Stephen Rozier - New Orleans - December, 1998
 




BAZANTAR/SITAR


Bazantar/Sitar
, featuring the composition Fool..., is the first recording to showcase the Bazantar. As a composer, Mark Deutsch has integrated many diverse elements into this work. He weaves Indian music's sublime melodic contouring with the panoramic architecture of classical music, universal mathematical principles with a jazz musician's commitment to spontaneous creation, and avant-garde's visceral convulsions with folk tradition's graceful simplicity to create a musical gestalt that defies simplistic categorization.

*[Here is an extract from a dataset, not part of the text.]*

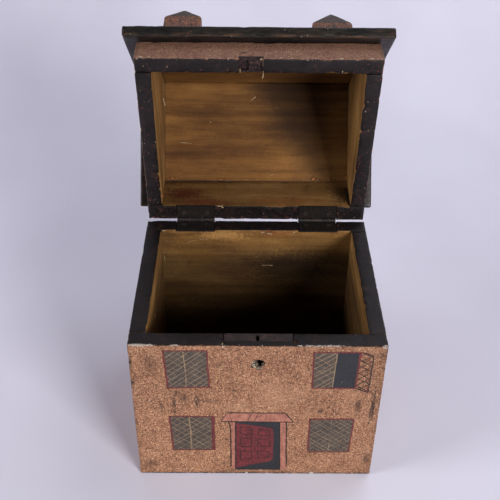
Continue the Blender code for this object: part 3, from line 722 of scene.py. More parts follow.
# ------------------------------------------------------------------ paint laid on a flat face
class Paint:
    """Thin raised paint on a plane: polygons and brush strokes, all in one closed-sided mesh."""

    def __init__(self, name, material, origin, ex, ey, out, body, slot, matrix=None):
        self.name, self.material, self.body, self.slot, self.matrix = name, material, body, slot, matrix
        self.o, self.ex, self.ey, self.out = (np.array(v, float) for v in (origin, ex, ey, out))
        self.verts, self.faces, self.count = [], [], 0

    def lift(self, pts, h):
        pts = np.asarray(pts, float)
        return self.o + pts[:, :1] * self.ex + pts[:, 1:] * self.ey + self.out * h

    def prism(self, outline, h, deep=0.14):
        n = len(outline)
        self.verts += list(self.lift(outline, h)) + list(self.lift(outline, -deep))
        c = self.count
        self.faces.append([c + i for i in range(n)])
        self.faces.append([c + n + i for i in range(n - 1, -1, -1)])
        for i in range(n):
            j = (i + 1) % n
            self.faces.append([c + i, c + n + i, c + n + j, c + j])
        self.count += 2 * n

    def poly(self, corners, h, wobble=0.12, seed=0, step=1.3):
        out = []
        corners = [np.array(c, float) for c in corners]
        for a, b in zip(corners, corners[1:] + corners[:1]):
            m = max(1, int(np.linalg.norm(b - a) / step))
            out += [a + (b - a) * t / m for t in range(m)]
        out = np.array(out)
        area = 0.5 * np.sum(out[:, 0] * np.roll(out[:, 1], -1) - np.roll(out[:, 0], -1) * out[:, 1])
        if area < 0:
            out = out[::-1]
        at = np.column_stack([out, np.full(len(out), seed * 3.7)])
        out = out + wobble * np.stack([noise(at, 2.1, 40 + seed), noise(at, 2.1, 90 + seed)], 1)
        self.prism(out, h)

    def stroke(self, pts, w, h, wobble=0.1, seed=0, rag=0.28, gaps=0.0, step=0.7, taper=True):
        pts = np.array(pts, float)
        seg = np.linalg.norm(np.diff(pts, axis=0), axis=1)
        total = seg.sum()
        n = max(2, int(total / step))
        s = np.concatenate([[0], np.cumsum(seg)])
        t = np.linspace(0, total, n + 1)
        line = np.stack([np.interp(t, s, pts[:, 0]), np.interp(t, s, pts[:, 1])], 1)
        tangent = np.gradient(line, axis=0)
        tangent /= np.maximum(np.linalg.norm(tangent, axis=1), 1e-9)[:, None]
        side = np.stack([-tangent[:, 1], tangent[:, 0]], 1)
        at = np.column_stack([line, np.full(len(line), seed * 5.3)])
        line = line + side * (wobble * noise(at, 4.0, 17 + seed))[:, None]
        width = w * (1 + rag * noise(at, 1.5, 31 + seed) + 0.5 * rag * noise(at, 5.0, 37 + seed))
        if taper:
            width *= np.clip(np.minimum(t, total - t) / max(w, 0.3) + 0.45, 0, 1)
        keep = np.ones(len(line), bool)
        if gaps > 0:
            keep = (0.5 + 0.5 * noise(at, 1.8, 55 + seed)) > gaps
        start = None
        for i in range(len(line) + 1):
            if i < len(line) and keep[i]:
                if start is None:
                    start = i
                continue
            if start is not None and i - start >= 2:
                a = line[start:i] - side[start:i] * width[start:i, None] / 2
                b = line[start:i] + side[start:i] * width[start:i, None] / 2
                self.ribbon(a, b, h)
            start = None

    def ribbon(self, a, b, h, deep=0.14):
        n = len(a)
        c = self.count
        self.verts += list(self.lift(a, h)) + list(self.lift(b, h)) + list(self.lift(a, -deep)) + list(self.lift(b, -deep))
        for i in range(n - 1):
            self.faces.append([c + i, c + i + 1, c + n + i + 1, c + n + i])
            self.faces.append([c + 2 * n + i, c + 3 * n + i, c + 3 * n + i + 1, c + 2 * n + i + 1])
            self.faces.append([c + i, c + 2 * n + i, c + 2 * n + i + 1, c + i + 1])
            self.faces.append([c + n + i, c + n + i + 1, c + 3 * n + i + 1, c + 3 * n + i])
        self.faces.append([c, c + n, c + 3 * n, c + 2 * n])
        self.faces.append([c + n - 1, c + 3 * n - 1, c + 4 * n - 1, c + 2 * n - 1])
        self.count += 4 * n

    def build(self):
        if not self.verts:
            return None
        obj = mesh_object(self.name, self.verts, self.faces, self.material, smooth=False, matrix=self.matrix)
        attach(obj, self.body)
        return obj


def clip_to(quad, point, direction):
    """The part of a line that lies in a convex quad, or None."""
    quad = [np.array(q, float) for q in quad]
    middle = sum(quad) / len(quad)
    t0, t1 = -1e9, 1e9
    for a, b in zip(quad, quad[1:] + quad[:1]):
        e = b - a
        nrm = np.array([-e[1], e[0]])
        if np.dot(nrm, middle - a) < 0:
            nrm = -nrm
        den, num = np.dot(nrm, direction), np.dot(nrm, a - point)
        if abs(den) < 1e-9:
            if num > 0:
                return None
            continue
        t = num / den
        if den > 0:
            t0 = max(t0, t)
        else:
            t1 = min(t1, t)
    if t1 - t0 < 0.8:
        return None
    return point + direction * t0, point + direction * t1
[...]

The composition Fool... expresses in its cyclical construction the evolution of a consciousness from oblivion and struggle, through a progression of states such as searching, contemplation, epiphany, and forgiveness, to arrive at awareness and transformation. The work's underlying structure was developed from the concept of respiration, and employs many interwoven cycles, which are represented as the interplay between pairs of opposites. Though the composition can be seen as a journey from birth to death, in a deeper context it expresses the evolution of any idea from gestation to awareness.

While the Bazantar is the primary instrument used in the composition, the sitar serves an important role as a treble counterpart to the baritone voice of the Bazantar, with the percussion instruments used in the prelude and postlude conceptually binding the piece together. All the Bazantar and sitar tracks are live solo performances. There is no overdubbing, looping, or other studio effects on these tracks. Rarely attempted in today's environment of digital manipulation, the method of recording requires substantial skill by both engineer and musician. The result is a work that reveals the creative process with a remarkable vitality. The cd booklet includes liner notes by playwright Stephen Rozier (reprinted above), composer's notes, a mathematical chart of the 66 non-linear harmonic divisions of an octave, and a diagram illustrating the thematic, melodic, frequency, and emotive changes the piece undergoes from conception through culmination.